Supplied information ▸
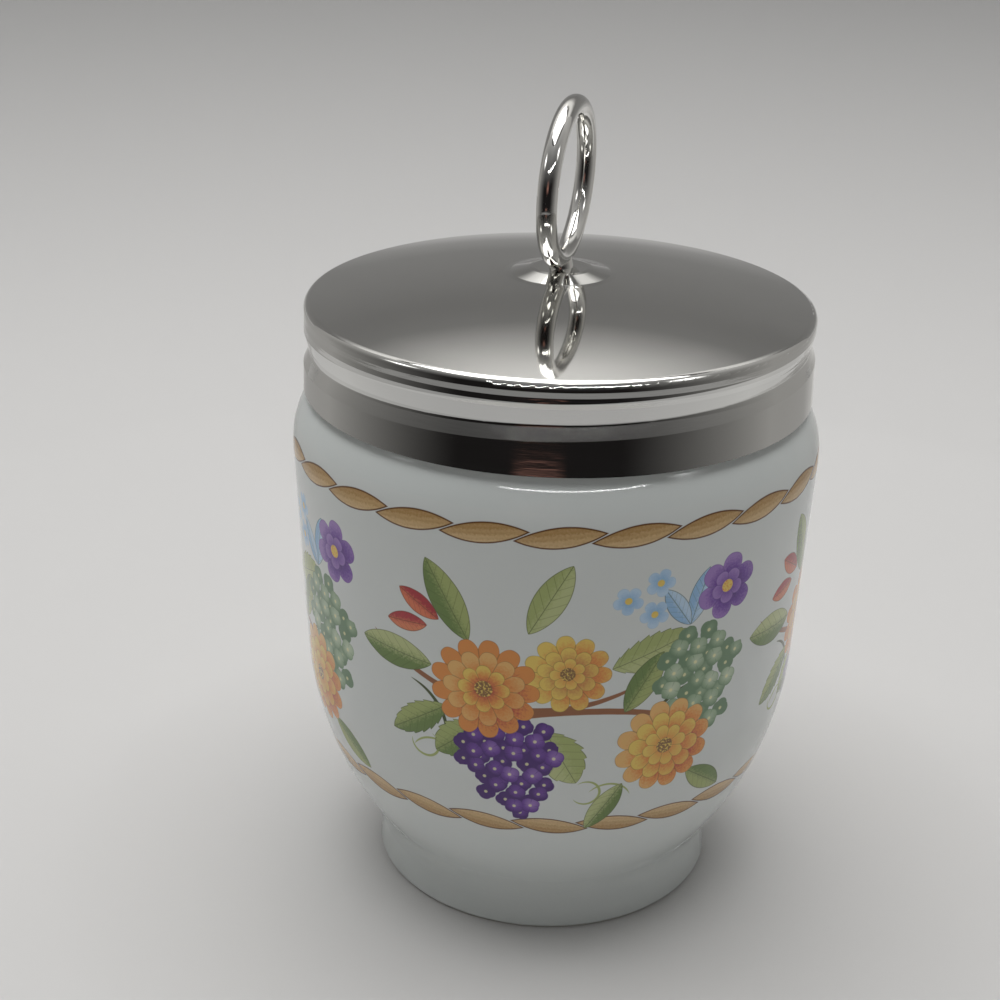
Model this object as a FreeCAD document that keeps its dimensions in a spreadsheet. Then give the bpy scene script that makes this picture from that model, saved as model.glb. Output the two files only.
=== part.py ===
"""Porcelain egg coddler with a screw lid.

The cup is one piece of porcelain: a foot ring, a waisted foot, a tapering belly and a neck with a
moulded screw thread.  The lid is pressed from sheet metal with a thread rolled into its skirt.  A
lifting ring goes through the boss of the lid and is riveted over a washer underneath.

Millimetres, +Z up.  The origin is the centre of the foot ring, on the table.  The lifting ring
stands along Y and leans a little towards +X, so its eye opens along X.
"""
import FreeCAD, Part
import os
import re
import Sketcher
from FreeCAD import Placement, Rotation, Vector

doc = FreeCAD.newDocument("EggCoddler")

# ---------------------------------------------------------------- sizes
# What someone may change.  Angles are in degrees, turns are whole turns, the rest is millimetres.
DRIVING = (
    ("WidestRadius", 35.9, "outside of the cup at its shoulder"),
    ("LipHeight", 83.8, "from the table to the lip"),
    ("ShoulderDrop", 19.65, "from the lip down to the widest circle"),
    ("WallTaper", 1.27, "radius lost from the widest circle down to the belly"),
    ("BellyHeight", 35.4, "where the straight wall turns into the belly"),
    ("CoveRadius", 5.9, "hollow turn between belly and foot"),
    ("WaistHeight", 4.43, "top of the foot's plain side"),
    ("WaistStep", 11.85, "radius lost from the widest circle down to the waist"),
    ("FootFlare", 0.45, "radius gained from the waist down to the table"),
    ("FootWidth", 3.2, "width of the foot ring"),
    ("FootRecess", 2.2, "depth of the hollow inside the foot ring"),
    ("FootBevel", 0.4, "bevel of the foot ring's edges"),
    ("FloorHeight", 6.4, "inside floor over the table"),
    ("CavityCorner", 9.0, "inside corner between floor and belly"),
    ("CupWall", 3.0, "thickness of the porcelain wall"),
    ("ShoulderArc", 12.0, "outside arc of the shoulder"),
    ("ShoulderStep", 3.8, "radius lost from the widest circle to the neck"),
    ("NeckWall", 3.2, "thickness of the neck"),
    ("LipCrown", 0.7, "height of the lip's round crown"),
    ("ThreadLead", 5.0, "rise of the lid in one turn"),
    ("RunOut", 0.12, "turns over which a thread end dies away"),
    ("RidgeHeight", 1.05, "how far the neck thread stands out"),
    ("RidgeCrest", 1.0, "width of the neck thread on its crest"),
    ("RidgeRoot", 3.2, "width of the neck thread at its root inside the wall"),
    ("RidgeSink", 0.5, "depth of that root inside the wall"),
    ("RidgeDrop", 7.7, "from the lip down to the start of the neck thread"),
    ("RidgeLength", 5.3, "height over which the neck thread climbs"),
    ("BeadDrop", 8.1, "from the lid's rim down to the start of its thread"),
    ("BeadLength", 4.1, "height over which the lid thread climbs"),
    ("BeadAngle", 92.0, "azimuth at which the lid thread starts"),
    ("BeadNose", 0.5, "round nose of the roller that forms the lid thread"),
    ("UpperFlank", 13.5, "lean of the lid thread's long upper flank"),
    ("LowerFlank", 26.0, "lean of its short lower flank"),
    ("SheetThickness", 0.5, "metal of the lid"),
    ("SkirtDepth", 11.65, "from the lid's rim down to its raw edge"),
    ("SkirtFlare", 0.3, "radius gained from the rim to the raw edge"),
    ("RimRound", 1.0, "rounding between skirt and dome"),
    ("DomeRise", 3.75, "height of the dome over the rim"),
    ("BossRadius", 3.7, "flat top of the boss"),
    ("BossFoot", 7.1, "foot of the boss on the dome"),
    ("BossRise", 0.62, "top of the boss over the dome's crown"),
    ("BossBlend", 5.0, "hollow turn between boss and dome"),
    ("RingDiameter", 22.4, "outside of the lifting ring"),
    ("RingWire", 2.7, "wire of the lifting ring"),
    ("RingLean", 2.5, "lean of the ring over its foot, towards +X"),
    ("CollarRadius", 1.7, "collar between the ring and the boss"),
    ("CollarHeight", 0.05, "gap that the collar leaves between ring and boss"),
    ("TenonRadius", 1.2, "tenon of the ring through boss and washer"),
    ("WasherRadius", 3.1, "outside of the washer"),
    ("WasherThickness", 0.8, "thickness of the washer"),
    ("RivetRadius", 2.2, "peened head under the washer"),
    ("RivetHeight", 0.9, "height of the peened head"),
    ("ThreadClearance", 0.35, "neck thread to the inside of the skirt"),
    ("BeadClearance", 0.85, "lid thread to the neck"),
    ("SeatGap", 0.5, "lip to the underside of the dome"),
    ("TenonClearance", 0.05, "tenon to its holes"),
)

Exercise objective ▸
Set down the lines above as they stand, starting with the first line and ending with the line that contains "lifting ring goes".

Exercise solution ▸
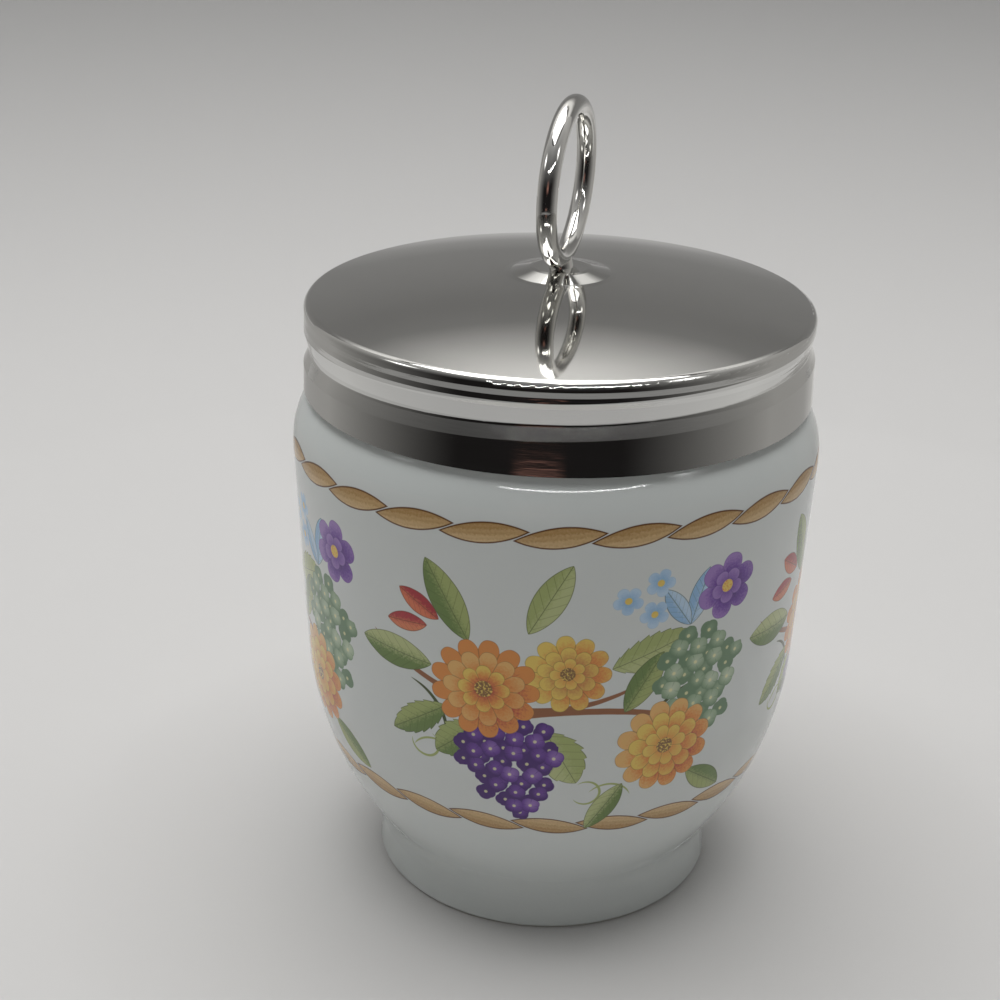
Model this object as a FreeCAD document that keeps its dimensions in a spreadsheet. Then give the bpy scene script that makes this picture from that model, saved as model.glb. Output the two files only.
=== part.py ===
"""Porcelain egg coddler with a screw lid.

The cup is one piece of porcelain: a foot ring, a waisted foot, a tapering belly and a neck with a
moulded screw thread.  The lid is pressed from sheet metal with a thread rolled into its skirt.  A
lifting ring goes through the boss of the lid and is riveted over a washer underneath.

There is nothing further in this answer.